▶ _Aim_
Please print all of the material below, word for word.

▶ _Data provided_
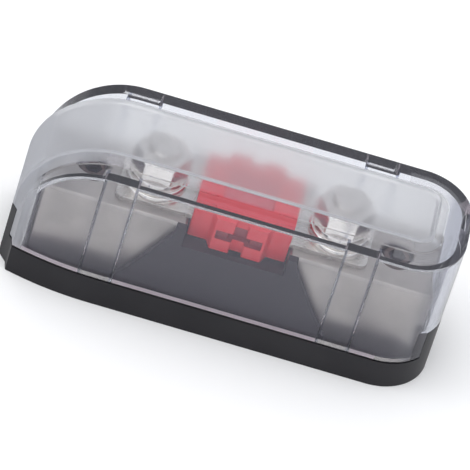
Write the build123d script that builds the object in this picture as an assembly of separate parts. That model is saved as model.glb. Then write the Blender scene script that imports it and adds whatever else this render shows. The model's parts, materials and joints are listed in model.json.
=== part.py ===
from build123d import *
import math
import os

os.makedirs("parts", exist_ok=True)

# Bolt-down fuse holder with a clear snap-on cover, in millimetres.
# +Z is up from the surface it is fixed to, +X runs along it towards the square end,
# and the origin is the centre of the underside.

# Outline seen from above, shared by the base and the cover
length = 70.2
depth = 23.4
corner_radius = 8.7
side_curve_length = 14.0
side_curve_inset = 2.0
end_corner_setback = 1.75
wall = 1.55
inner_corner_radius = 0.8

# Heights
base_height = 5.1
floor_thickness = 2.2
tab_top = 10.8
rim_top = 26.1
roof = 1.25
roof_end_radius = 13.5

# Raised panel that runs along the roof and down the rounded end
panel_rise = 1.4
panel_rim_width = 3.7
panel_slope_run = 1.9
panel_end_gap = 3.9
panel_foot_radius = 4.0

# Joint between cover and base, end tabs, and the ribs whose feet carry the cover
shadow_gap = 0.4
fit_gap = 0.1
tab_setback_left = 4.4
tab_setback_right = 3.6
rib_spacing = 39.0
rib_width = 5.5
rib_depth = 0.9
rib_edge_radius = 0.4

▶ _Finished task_
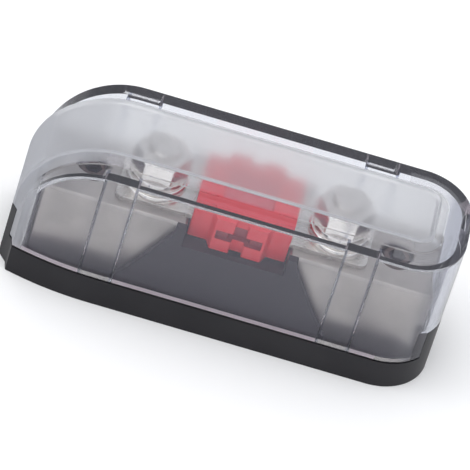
Write the build123d script that builds the object in this picture as an assembly of separate parts. That model is saved as model.glb. Then write the Blender scene script that imports it and adds whatever else this render shows. The model's parts, materials and joints are listed in model.json.
=== part.py ===
from build123d import *
import math
import os

os.makedirs("parts", exist_ok=True)

# Bolt-down fuse holder with a clear snap-on cover, in millimetres.
# +Z is up from the surface it is fixed to, +X runs along it towards the square end,
# and the origin is the centre of the underside.

# Outline seen from above, shared by the base and the cover
length = 70.2
depth = 23.4
corner_radius = 8.7
side_curve_length = 14.0
side_curve_inset = 2.0
end_corner_setback = 1.75
wall = 1.55
inner_corner_radius = 0.8

# Heights
base_height = 5.1
floor_thickness = 2.2
tab_top = 10.8
rim_top = 26.1
roof = 1.25
roof_end_radius = 13.5

# Raised panel that runs along the roof and down the rounded end
panel_rise = 1.4
panel_rim_width = 3.7
panel_slope_run = 1.9
panel_end_gap = 3.9
panel_foot_radius = 4.0

# Joint between cover and base, end tabs, and the ribs whose feet carry the cover
shadow_gap = 0.4
fit_gap = 0.1
tab_setback_left = 4.4
tab_setback_right = 3.6
rib_spacing = 39.0
rib_width = 5.5
rib_depth = 0.9
rib_edge_radius = 0.4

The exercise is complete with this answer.